Переживаемый кризис надо ликвидировать возможно скорее, чтобы вернуть армии возможность смотреть только вперед в сторону неприятеля. Войска в направлении к Петрограду были направлены с фронтов по общей директиве из Ставки, но теперь этот вопрос ликвидируется. Иванову несколько часов тому назад Государь Император дал указания не предпринимать ничего до личного свидания.
Эта {263} телеграмма послана через Петроград и остается только пожелать, чтобы она поскорее дошла до генерала Иванова. Равным образом Государь Император изволил выразить согласие, и уже послана телеграмма два часа тому назад вернуть на фронт все, что было в пути. Вы видите, что со стороны Его Величества принимаются какие только возможно меры и было бы в интересах родины и той ответственной войны, которую мы ведем, желательным, чтобы почин Государя нашел бы отзыв в сердцах тех, кои могут остановить пожар.
Сообщив затем проект манифеста, генерал продолжал:
- Если будет признано необходимым внести какие-либо частичные поправки, благоволите меня уведомить, равно и об общей схеме такового.
В заключение скажу вам, Михаил Владимирович, я сегодня сделал все, что подсказывало мне сердце и что мог для того, чтобы найти выход в деле обеспечения спокойствия теперь и в будущем, а также для того, чтобы армиям в кратчайший срок обеспечить возможность спокойной работы. Этого необходимо достигнуть в кратчайший срок. Приближается весна и нам нужно сосредоточить все наши усилия на подготовке к активным действиям и на согласовании их с действиями наших союзников. Мы обязаны думать также о них. Каждый день, скажу больше, каждый час в деле водворения спокойствия крайне дорог.

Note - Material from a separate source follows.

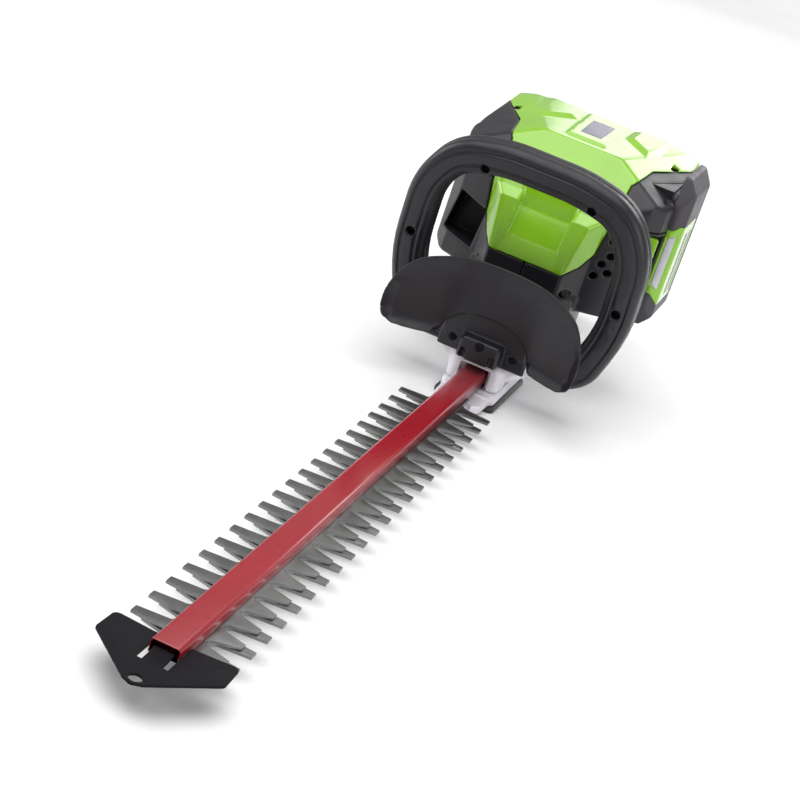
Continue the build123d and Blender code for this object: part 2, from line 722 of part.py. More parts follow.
def housing_half(side):
    """One half of the dark clamshell housing, split on the centre plane."""
    outward = (min(0, side * 140), max(0, side * 140))
    with BuildPart() as half:
        add(body_outer.part)
        add(tower_form(0.0))
        add(body_inner.part, mode=Mode.SUBTRACT)
        add(tower_form(WALL), mode=Mode.SUBTRACT)
        block((TOWER_X[0] + WALL, -14), (-36, 36), (96, 112), Mode.SUBTRACT)
        along_y([HOUSING_SCREWS[0]], (-56, 56), BOSS_R)
        along_y(HOUSING_SCREWS[1:], (-118, 108), BOSS_R)
        along_x(FRONT_SCREWS, (-44, -21), 5.5)
        add(cover_region.part, mode=Mode.SUBTRACT)
        block((-260, 60), outward, (0, SHOULDER_Z), Mode.INTERSECT)
        block((MOTOR_X - 31.2, MOTOR_X + 31.2), (-31.2, 31.2), (DECK_Z - 1, DECK_Z + 4), Mode.SUBTRACT)
        block(bay_x, (0, 140), bay_z, Mode.SUBTRACT)
        along_y(HOUSING_SCREWS, (-14, 12), 1.5, Mode.SUBTRACT)
        along_y(HOUSING_SCREWS, (-140, -14), 3.2, Mode.SUBTRACT)
        along_x(FRONT_SCREWS, (-42, 0), 1.5, Mode.SUBTRACT)
        along_x(FRONT_SCREWS, (-28, 0), 4.2, Mode.SUBTRACT)
        if side > 0:
            block((-100, -40), BUTTON_SLOT_Y, BUTTON_SLOT_Z, Mode.SUBTRACT)
            with BuildSketch(Plane.YZ):
                with Locations(*VENTS):
                    RegularPolygon(4.2, 6)
            extrude(amount=-70, mode=Mode.SUBTRACT)
    return half.part


with BuildPart() as housing_left:
    add(housing_half(1))
housing_left.part.label = "housing_left"
export_step(housing_left.part, "parts/housing_left.step")

with BuildPart() as housing_right:
    add(housing_half(-1))
housing_right.part.label = "housing_right"
export_step(housing_right.part, "parts/housing_right.step")

with BuildPart() as housing_screws:
    along_y(HOUSING_SCREWS, (-14, 12), 1.5)
    along_y(HOUSING_SCREWS, (-17, -14), 3)
    along_x(FRONT_SCREWS, (-42, -28), 1.5)
    along_x(FRONT_SCREWS, (-28, -25.5), 4)
housing_screws.part.label = "housing_screws"
export_step(housing_screws.part, "parts/housing_screws.step")

LABEL_X = (-190.0, -130.0)
cover_slope = (262 - 258) / (218 - 97)
label_z = 258 + (-97 - LABEL_X[1]) * cover_slope
with BuildPart() as label_plate:
    with BuildSketch(Plane.XZ):
        rise = (LABEL_X[1] - LABEL_X[0]) * cover_slope
        Polygon(
            (LABEL_X[1], label_z),
            (LABEL_X[0], label_z + rise),
            (LABEL_X[0], label_z + rise + 0.8),
            (LABEL_X[1], label_z + 0.8),
            align=None,
        )
    extrude(amount=12, both=True)
label_plate.part.label = "label_plate"
export_step(label_plate.part, "parts/label_plate.step")

# ---------------------------------------------------------------- battery bay and electronics
tray_inner_x = (BATTERY_X[0] - 0.6, BATTERY_X[1] + 0.6)
tray_inner_z = (BATTERY_Z[0] - 0.6, BATTERY_Z[1] + 0.6)
with BuildPart() as battery_tray:
    block(bay_x, (-10, 107.5), bay_z)
    block(tray_inner_x, (-8, 120), tray_inner_z, Mode.SUBTRACT)
battery_tray.part.label = "battery_tray"
export_step(battery_tray.part, "parts/battery_tray.step")

with BuildPart() as terminal_block:
    block((-165, -125), (-8, -5.6), (150, 200))
terminal_block.part.label = "terminal_block"
export_step(terminal_block.part, "parts/terminal_block.step")

with BuildPart() as controller_heatsink:
    block((-180, -104), (-50, -46), (130, 230))
    for i in range(9):
        block((-180 + 9 * i, -178 + 9 * i), (-46, -30), (130, 230))
controller_heatsink.part.label = "controller_heatsink"
export_step(controller_heatsink.part, "parts/controller_heatsink.step")

with BuildPart() as controller_board:
    block((-180, -104), (-53, -50), (130, 230))
    with Locations(*[(-170 + 14 * i, -60, 145) for i in range(5)]):
        Box(9, 14, 12)
    with Locations((-120, -59, 200), (-145, -59, 200)):
        Cylinder(8, 12, rotation=(90, 0, 0))
controller_board.part.label = "controller_board"
export_step(controller_board.part, "parts/controller_board.step")

# ---------------------------------------------------------------- battery pack
with BuildPart() as battery_case:
    block(BATTERY_X, BATTERY_Y, BATTERY_Z)
    fillet(battery_case.edges().filter_by(Axis.Y), 8)
    block(
        (BATTERY_X[0] + WALL, BATTERY_X[1] - WALL),
        (BATTERY_Y[0] + WALL, BATTERY_Y[1]),
        (BATTERY_Z[0] + WALL, BATTERY_Z[1] - WALL),
        Mode.SUBTRACT,
    )
battery_case.part.label = "battery_case"
export_step(battery_case.part, "parts/battery_case.step")

with BuildPart() as battery_end_cap:
    block(CAP_X, CAP_Y, CAP_Z)
    chamfer(battery_end_cap.edges().filter_by(Axis.X).group_by(Axis.Y)[-1], 12)
    chamfer(battery_end_cap.faces().sort_by(Axis.Y)[-1].edges().filter_by(Axis.Z), 8)
    block((-166, -124), (126, 140), (120, 210), Mode.SUBTRACT)
    block((-184, -106), (CAP_Y[0], 122), (110, 244), Mode.SUBTRACT)
battery_end_cap.part.label = "battery_end_cap"
export_step(battery_end_cap.part, "parts/battery_end_cap.step")

with BuildPart() as battery_frame:
    block((-165.7, -124.3), (126, 131), (120.3, 209.7))
    block((-160, -130), (129, 132), (130, 200), Mode.SUBTRACT)
battery_frame.part.label = "battery_frame"
export_step(battery_frame.part, "parts/battery_frame.step")

with BuildPart() as battery_label:
    block((-160, -145.3), (129, 130.2), (130, 200))
battery_label.part.label = "battery_label"
export_step(battery_label.part, "parts/battery_label.step")

with BuildPart() as battery_gauge:
    block((-144.7, -130), (129, 130.2), (130, 200))
    block((-142, -133), (128, 131), (182, 196), Mode.SUBTRACT)
battery_gauge.part.label = "battery_gauge"
export_step(battery_gauge.part, "parts/battery_gauge.step")

with BuildPart() as gauge_button:
    block((-141.7, -133.3), (129.6, 131.4), (182.3, 195.7))
    fillet(gauge_button.edges().filter_by(Axis.Y), 2)
gauge_button.part.label = "gauge_button"
export_step(gauge_button.part, "parts/gauge_button.step")

with BuildPart() as battery_cells:
    with Locations(*[(-173.5 + 19 * i, 38, 121 + 20.5 * j) for i in range(4) for j in range(6)]):
        Cylinder(CELL_R, CELL_LENGTH, rotation=(90, 0, 0))
battery_cells.part.label = "battery_cells"
export_step(battery_cells.part, "parts/battery_cells.step")

with BuildPart() as battery_board:
    block((-178, -112), (76, 78), (118, 232))
    with Locations(*[(-165, 81, 130 + 22 * i) for i in range(5)]):
        Box(12, 6, 9)
battery_board.part.label = "battery_board"
export_step(battery_board.part, "parts/battery_board.step")

# ---------------------------------------------------------------- battery release lever
LATCH_X = -86.0
LATCH_Y = 84.0
with BuildPart() as release_button:
    block((-74, -66.5), (94, 114), (145, 199))
    fillet(release_button.edges().filter_by(Axis.X), 3)
    block((-90, -74), (95, 101), (165, 187))
    block((-90, -82), (LATCH_Y, 101), (165, 187))
    post([(LATCH_X, LATCH_Y)], (165, 187), 5.5)
    post([(LATCH_X, LATCH_Y)], (165, 187), 2.55, Mode.SUBTRACT)
release_button.part.label = "release_button"
export_step(release_button.part, "parts/release_button.step")

with BuildPart() as battery_latch:
    block((-90, -82), (62, 78.5), (170, 182))
    block((-99.5, -90), (62, 68), (170, 182))
battery_latch.part.label = "battery_latch"
export_step(battery_latch.part, "parts/battery_latch.step")

# ---------------------------------------------------------------- rear handle, two halves
rear_outer = [
    (BODY_REAR_X, 226),
    (-250, 206),
    (-330, 176),
    (-356, 150),
    (-362, 60),
    (-356, 12),
    (-344, 0),
    (-316, 0),
    (-262, 62),
    (BODY_REAR_X, 108),
]
rear_gap = [(-222, 160), (-256, 158), (-306, 138), (-322, 118), (-324, 62), (-300, 50), (-268, 84), (-222, 120)]
REAR_HALF = 19.0
REAR_SCREWS = [(-212, 190), (-212, 112), (-338, 136), (-338, 22)]
TRIGGER_PIVOT = (-244.0, 166.0)
LEVER_PIVOT = (-234.0, 203.0)
PIN_R = 2.0
PIN_CLEARANCE = 0.05
trigger_slot = [(-301, 124), (-238, 144), (-238, 172), (-301, 152)]
lever_slot_x = (-265, -225)


def rear_half(side):
    """One half of the hollow D-shaped rear handle."""
    with BuildPart() as half:
        prism(outline(rear_outer, 5.0), Plane.XZ, -side * REAR_HALF)
        fillet(half.faces().sort_by(Axis.Y)[-1 if side > 0 else 0].edges().filter_by(GeomType.LINE), 5)
        prism(outline(rear_outer, 5.0, WALL), Plane.XZ, -side * (REAR_HALF - WALL), mode=Mode.SUBTRACT)
        prism(outline(rear_gap, 9.0, -WALL), Plane.XZ, -side * REAR_HALF)
        along_y(REAR_SCREWS, (min(0, side * 17), max(0, side * 17)), 5)
        prism(outline(rear_gap, 9.0), Plane.XZ, -side * REAR_HALF, mode=Mode.SUBTRACT)
        along_y(REAR_SCREWS, (-10, 10), 1.5, Mode.SUBTRACT)
        along_y(REAR_SCREWS, (-20, -10), 3.2, Mode.SUBTRACT)
        prism(outline(trigger_slot), Plane.XZ, 7.6, mode=Mode.SUBTRACT, both=True)
        block(lever_slot_x, (-7.4, 7.4), (192, 230), Mode.SUBTRACT)
    return half.part


with BuildPart() as rear_handle_left:
    add(rear_half(1))
rear_handle_left.part.label = "rear_handle_left"
export_step(rear_handle_left.part, "parts/rear_handle_left.step")

with BuildPart() as rear_handle_right:
    add(rear_half(-1))
rear_handle_right.part.label = "rear_handle_right"
export_step(rear_handle_right.part, "parts/rear_handle_right.step")

with BuildPart() as rear_handle_screws:
    along_y(REAR_SCREWS, (-10, 10), 1.5)
    along_y(REAR_SCREWS, (-13, -10), 3)
rear_handle_screws.part.label = "rear_handle_screws"
export_step(rear_handle_screws.part, "parts/rear_handle_screws.step")

GRIP_HALF = 13.0
with BuildPart() as rubber_grip:
    prism(outline(rear_outer, 5.0, -1.6), Plane.XZ, GRIP_HALF, both=True)
    prism(outline(rear_outer, 5.0), Plane.XZ, GRIP_HALF, both=True, mode=Mode.SUBTRACT)
    block((-370, -270), (-GRIP_HALF, GRIP_HALF), (70, 230), Mode.INTERSECT)
rubber_grip.part.label = "rubber_grip"
export_step(rubber_grip.part, "parts/rubber_grip.step")

trigger_outline = [(-290, 127), (-262, 137), (-248, 152), (-239, 159), (-239, 171), (-250, 174), (-288, 158)]
with BuildPart() as trigger:
    prism(outline(trigger_outline, 2.0), Plane.XZ, 7, both=True)
    along_y([TRIGGER_PIVOT], (-10, 10), PIN_R + PIN_CLEARANCE, Mode.SUBTRACT)
trigger.part.label = "trigger"
export_step(trigger.part, "parts/trigger.step")

lever_outline = [(-260, 200), (-261, 209), (-244, 217), (-231, 215), (-228, 204), (-231, 197), (-240, 196)]
with BuildPart() as lock_off_lever:
    prism(outline(lever_outline, 2.0), Plane.XZ, 6.8, both=True)
    along_y([LEVER_PIVOT], (-10, 10), PIN_R + PIN_CLEARANCE, Mode.SUBTRACT)
lock_off_lever.part.label = "lock_off_lever"
export_step(lock_off_lever.part, "parts/lock_off_lever.step")

with BuildPart() as pivot_pins:
    along_y([TRIGGER_PIVOT, LEVER_PIVOT], (-16, 16), PIN_R)
    post([(LATCH_X, LATCH_Y)], (158, 194), 2.5)
pivot_pins.part.label = "pivot_pins"
export_step(pivot_pins.part, "parts/pivot_pins.step")

with BuildPart() as power_switch:
    block((-288, -262), (-6, 6), (172.5, 185))
    block((-280, -276), (-2, 2), (171.3, 172.5))
power_switch.part.label = "power_switch"
export_step(power_switch.part, "parts/power_switch.step")


SPRING_Z = (174.0, 190.0)
SPRING_R = 3.4
SPRING_TURNS = 5

with BuildPart() as trigger_spring:
    with BuildLine(Plane(origin=(-255, 0, SPRING_Z[0]))) as coil:
        Helix((SPRING_Z[1] - SPRING_Z[0]) / SPRING_TURNS, SPRING_Z[1] - SPRING_Z[0], SPRING_R)
    with BuildSketch(Plane(origin=coil.line @ 0, z_dir=coil.line % 0)):
        Circle(0.6)
    sweep(path=coil.line, is_frenet=True)
trigger_spring.part.label = "trigger_spring"
export_step(trigger_spring.part, "parts/trigger_spring.step")
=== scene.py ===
import json
import math

import bmesh
import bpy
import numpy as np
from mathutils import Matrix, Vector


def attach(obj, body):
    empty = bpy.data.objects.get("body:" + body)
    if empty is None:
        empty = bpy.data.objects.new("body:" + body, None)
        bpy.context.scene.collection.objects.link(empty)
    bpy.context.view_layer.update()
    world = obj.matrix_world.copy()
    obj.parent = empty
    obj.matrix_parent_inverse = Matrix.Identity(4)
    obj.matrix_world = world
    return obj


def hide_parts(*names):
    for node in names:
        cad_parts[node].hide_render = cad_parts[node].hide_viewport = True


# Lengths are in millimetres where a name or a comment doesn't say otherwise, and become metres through MM.
MM = 0.001

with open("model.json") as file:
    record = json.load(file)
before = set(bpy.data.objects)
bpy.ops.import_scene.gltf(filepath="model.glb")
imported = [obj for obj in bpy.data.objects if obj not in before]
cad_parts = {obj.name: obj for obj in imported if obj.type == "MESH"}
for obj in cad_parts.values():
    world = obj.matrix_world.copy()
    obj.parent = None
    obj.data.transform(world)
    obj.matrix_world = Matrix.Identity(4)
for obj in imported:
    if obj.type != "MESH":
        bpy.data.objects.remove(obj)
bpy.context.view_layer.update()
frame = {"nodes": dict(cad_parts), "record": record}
nodes = frame["nodes"]

materials = {}


# ---------------------------------------------------------------- materials
def new_material(name, colour, metallic=0.0, roughness=0.5):
    """An empty Principled material, its object coordinates and its shader."""
    material = bpy.data.materials.new(name)
    material.use_nodes = True
    tree = material.node_tree
    shader = tree.nodes["Principled BSDF"]
    shader.inputs["Base Color"].default_value = (*colour, 1)
    shader.inputs["Metallic"].default_value = metallic
    shader.inputs["Roughness"].default_value = roughness
    coordinates = tree.nodes.new("ShaderNodeTexCoord")
    materials[name] = material
    return material, tree, shader, coordinates.outputs["Object"]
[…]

РОДЗЯНКО - Вы, Николай Владимирович истерзали в конец мое и так истерзанное сердце. По тому позднему часу, в который мы ведем разговор, вы можете себе представить, какая на мне лежит огромная работа, но, повторяю вам, я сам вишу на волоске и власть ускользает у меня из рук. Анархия достигает таких размеров, что я вынужден сегодня ночью назначить временное правительство.
К сожалению манифест запоздал. Его надо было издать после моей первой телеграммы немедленно, о чем я горячо просил Государя Императора. Время упущено и возврата нет. Повторяю вам еще раз, народные страсти разгорелись в области ненависти и негодования.